Our trust department is considering moving our commingled funds account to another institution. What are the pledging requirements for commingled trust funds that are held at a third party institution?

First and foremost, the provisions of the relevant trust agreements might determine whether your institution may place the trust funds in a commingled account, whether your institution may place those commingled funds in a third party depository institution, and whether collateralization requirements might apply to those funds. The trust agreements very well may be silent on one or more or all of these issues, but each trust agreement must be individually checked for them.

Otherwise, we are not aware of any specific collateralization requirements in Illinois law for commingled trust funds that are held by a third party (importantly, though, there are specific collateralization requirements that apply to trust funds which are commingled with your institution’s funds or that are used in the conduct of your institution’s business). Under the Trusts and Trustees Act, a trustee’s powers include the power to “enter into agreements for bank or other deposit accounts . . . custodian, agency or depositary arrangements for all or any part of the trust estate.” 760 ILCS 5/4.06. The Act also states that the “prudent person” rule applies to any depository arrangements. The prudent person rule requires that trustees use their “reasonable business judgment” in making investment decisions, among other duties. 760 ILCS 5/5.
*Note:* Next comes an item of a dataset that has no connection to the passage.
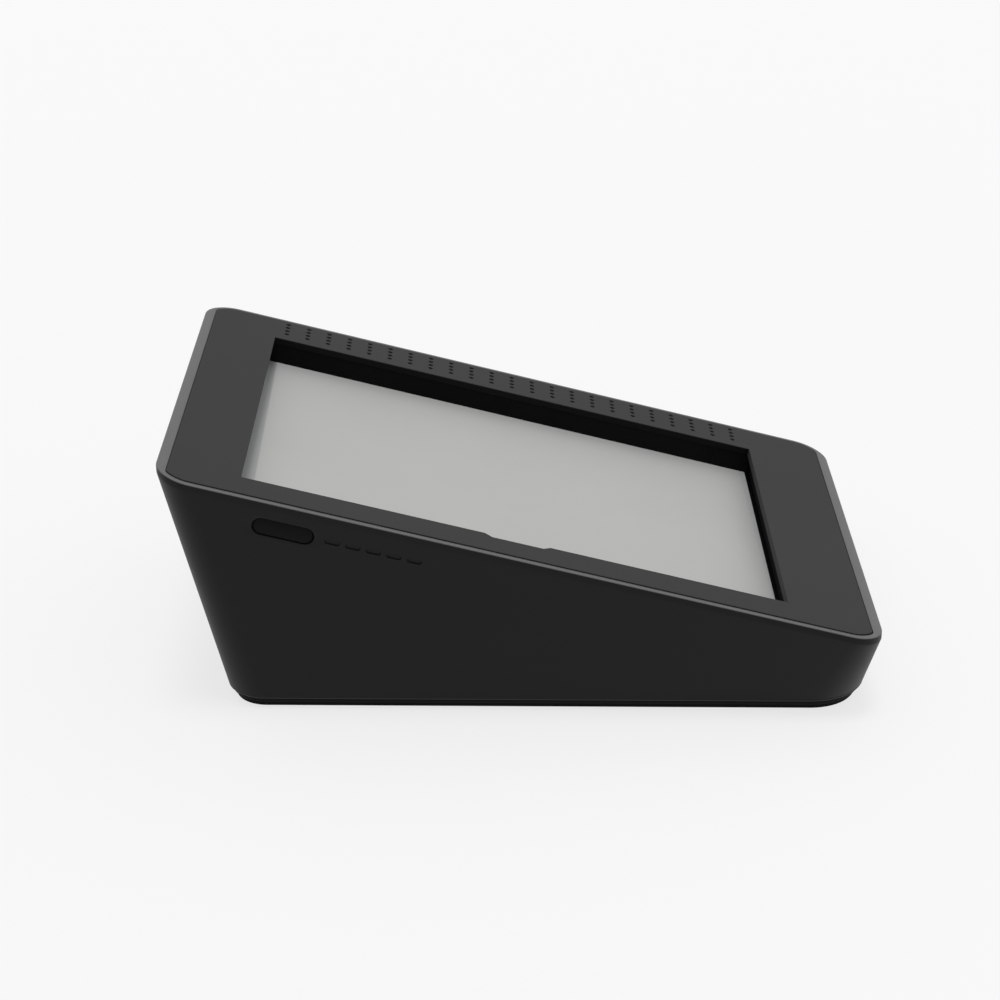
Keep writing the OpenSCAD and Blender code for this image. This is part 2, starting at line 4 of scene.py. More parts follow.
import bmesh
import bpy
import numpy as np
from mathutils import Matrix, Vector


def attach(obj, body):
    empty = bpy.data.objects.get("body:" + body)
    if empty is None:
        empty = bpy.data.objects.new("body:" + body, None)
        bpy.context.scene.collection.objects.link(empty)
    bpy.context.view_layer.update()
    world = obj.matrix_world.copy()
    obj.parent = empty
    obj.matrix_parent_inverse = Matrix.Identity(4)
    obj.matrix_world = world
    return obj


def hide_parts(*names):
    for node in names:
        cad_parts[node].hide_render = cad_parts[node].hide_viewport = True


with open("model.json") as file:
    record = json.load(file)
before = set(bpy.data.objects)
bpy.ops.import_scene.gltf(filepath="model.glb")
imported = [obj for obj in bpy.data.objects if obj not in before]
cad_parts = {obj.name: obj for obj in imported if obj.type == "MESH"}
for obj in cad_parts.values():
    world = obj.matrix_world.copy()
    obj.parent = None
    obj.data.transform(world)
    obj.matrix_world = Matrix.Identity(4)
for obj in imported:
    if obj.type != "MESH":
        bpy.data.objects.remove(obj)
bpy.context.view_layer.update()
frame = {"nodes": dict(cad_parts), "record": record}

scene = bpy.context.scene
mm = 0.001

# The wedge's own sizes, in millimetres and degrees
wedge = {
    "slope": 14.3,
    "midHeight": 73.7,  # rim plane over the table, at the middle
    "length": 300.0,
    "width": 202.0,
    "cornerRadius": 15.0,
    "band": 3.0,  # upright band under the rim
    "rimSide": 2.4,
    "rimEnd": 4.5,
    "rimEdge": 0.5,  # rounding of the rim's outer edge
    "recessEdge": 0.12,
    "recessDepth": 2.5,
    "ledge": 3.0,
    "ledgeSide": 3.0,
    "ledgeEnd": 12.0,
    "ledgeRadius": 6.0,
    "wall": 3.0,
    "footZ": 4.8,
    "footRound": 1.2,
    "footInset": 0.8,
    "footRadius": (24.0, 17.0),  # at the low and the high end
    "leanLow": 3.0,
    "leanHigh": 22.0,
    "leanSideLow": 10.0,
    "leanSideHigh": 13.0,
    "holdBand": 0.5,  # rings close to an edge keep its shading crisp
    "holdWall": 0.006,
}
slopeAngle = math.radians(wedge["slope"])
rise, run = math.sin(slopeAngle), math.cos(slopeAngle)
halfRun = wedge["length"] / 2 * run
footLow, footHigh = wedge["leanLow"] - halfRun, halfRun - wedge["leanHigh"]
footWidthLow = wedge["width"] - 2 * wedge["leanSideLow"]
footWidthHigh = wedge["width"] - 2 * wedge["leanSideHigh"]
highTop = wedge["midHeight"] + wedge["length"] / 2 * rise - wedge["band"]
highAngle = math.atan(wedge["leanHigh"] / (highTop - wedge["footZ"]))


def footHalfWidth(y):
    # half the bottom outline's width, a straight line from the low to the high edge
    along = (y - footLow) / (footHigh - footLow)
    return (footWidthLow + (footWidthHigh - footWidthLow) * along) / 2


def onSlope(x, y, z):
    # slope frame to the object's frame: turned about X, then lifted to the rim's middle
    x, y, z = np.broadcast_arrays(*(np.asarray(v, float) for v in (x, y, z)))
    return np.stack([x, y * run - z * rise, wedge["midHeight"] + y * rise + z * run], -1)


def onHighWall(points, x, z):
    # local +Z points out of the high wall, whose outside leans by highAngle
    wallY = halfRun - (highTop - z) * math.tan(highAngle)
    s, c = math.sin(highAngle), math.cos(highAngle)
    px, py, pz = points[..., 0], points[..., 1], points[..., 2]
    return np.stack([px + x, wallY - py * s + pz * c, z - py * c - pz * s], -1)


# ---- outlines and surfaces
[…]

The Corporate Fiduciary Act imposes more specific responsibilities for corporate trustees, particularly as to collateralizing fiduciary assets. That law requires that “all funds . . . awaiting investment or distribution . . . shall to the extent reasonable under existing circumstances, be prudently invested for the beneficiaries at a rate of return commensurate with that available on trust quality investments.” 205 ILCS 620/2-8(a). If trust funds are commingled with a corporate fiduciary’s own funds or used in the conduct of its business, the law requires 100% collateralization of the commingled trust funds, and also imposes other requirements. See 205 ILCS 620/2-8(b). However, if the trust funds are not commingled with your institution’s funds or used in the conduct or your institution’s business, those requirements would not apply; instead, your institution must ensure that the funds are “prudently invested for the beneficiaries at a rate of return commensurate with that available on trust quality investments,” 205 ILCS 620/2-8(a), and that the funds are not held in the account “any longer than is reasonable under existing circumstances.” 205 ILCS 620/2-8(d). Again, your institution also must comply with any collateralization requirements in each trust agreement.
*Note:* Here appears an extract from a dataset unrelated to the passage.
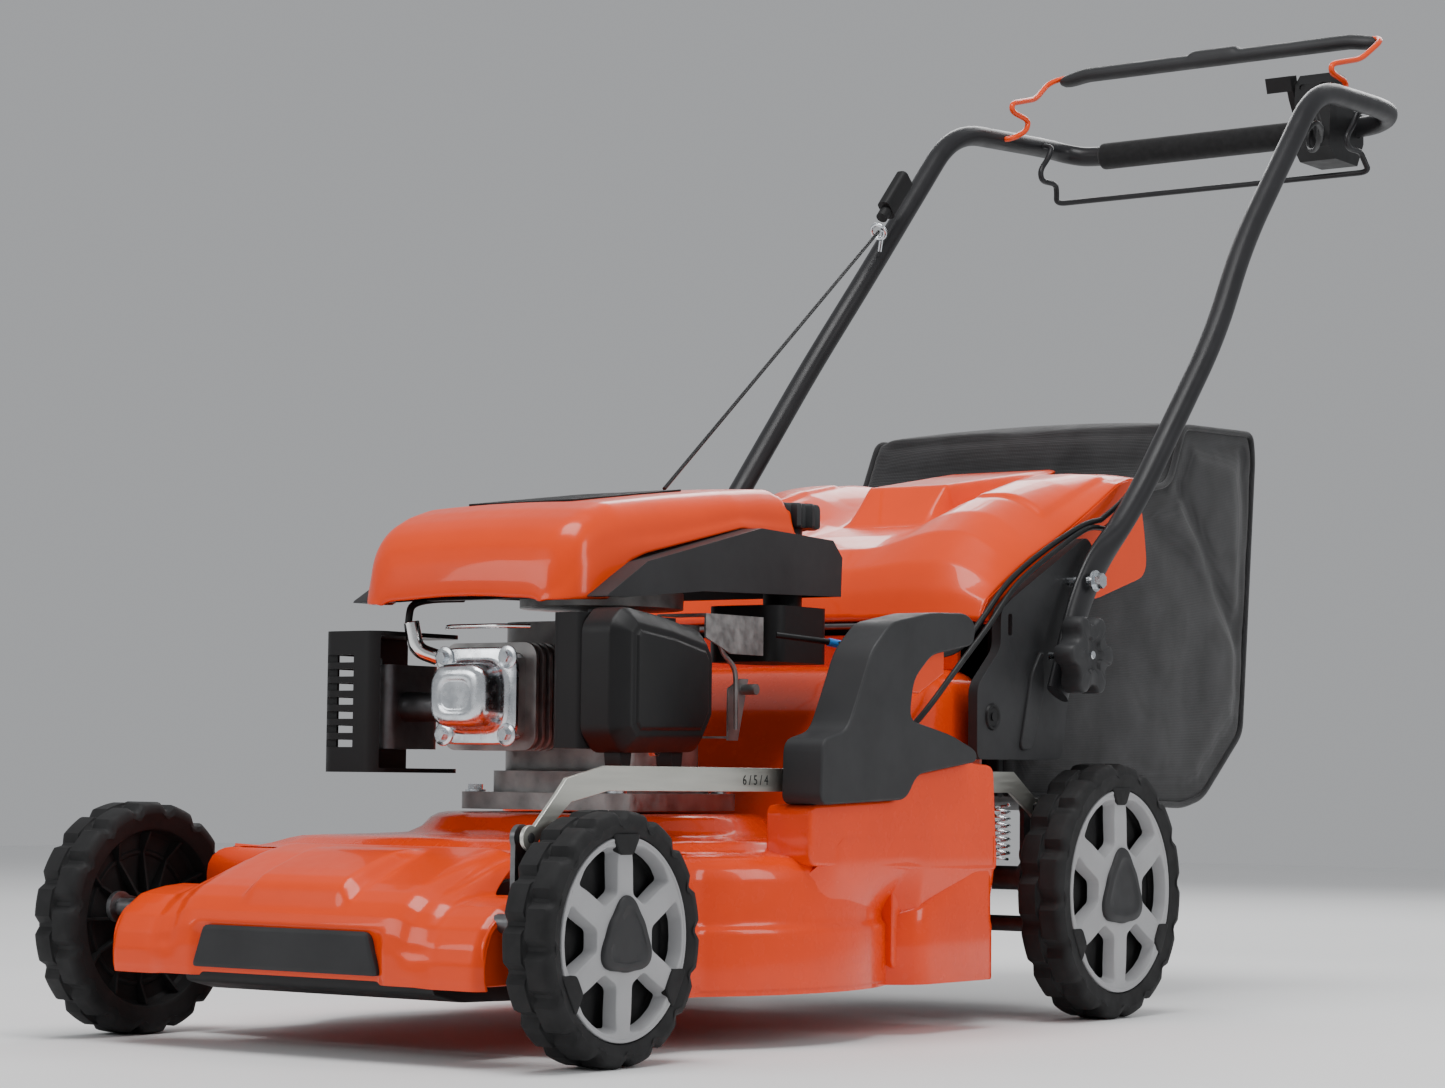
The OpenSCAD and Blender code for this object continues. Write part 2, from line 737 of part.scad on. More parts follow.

The FDIC’s Trust Examination Manual (which covers state nonmember banks) provides some guidance on how commingled trust funds should be treated (although the FDIC focuses on funds deposited in your own institution, a situation that raises conflicts of interest and other issues):

N.1. Master Deposit Accounts 
A master deposit account is a single interest-bearing deposit account in which the temporary funds of individual trust accounts are commingled. The master deposit account is often a money market deposit account of the fiduciary institution. Only deposits are involved; no other types of assets are held in a master deposit account. The number of trust accounts invested in and the balance of the master deposit account may vary from day-to-day. This is not a common or collective investment fund. The concerns with a master deposit account include management’s ability to:

  • identify the amount of funds attributable to each trust account invested in the master deposit account,
  • ensure that the funds of each trust account is not left in the master deposit account as a long term investment,
  • determine how FDIC insurance applies to the trust account invested in the master deposit account, and
  • identify conflicts of interest.”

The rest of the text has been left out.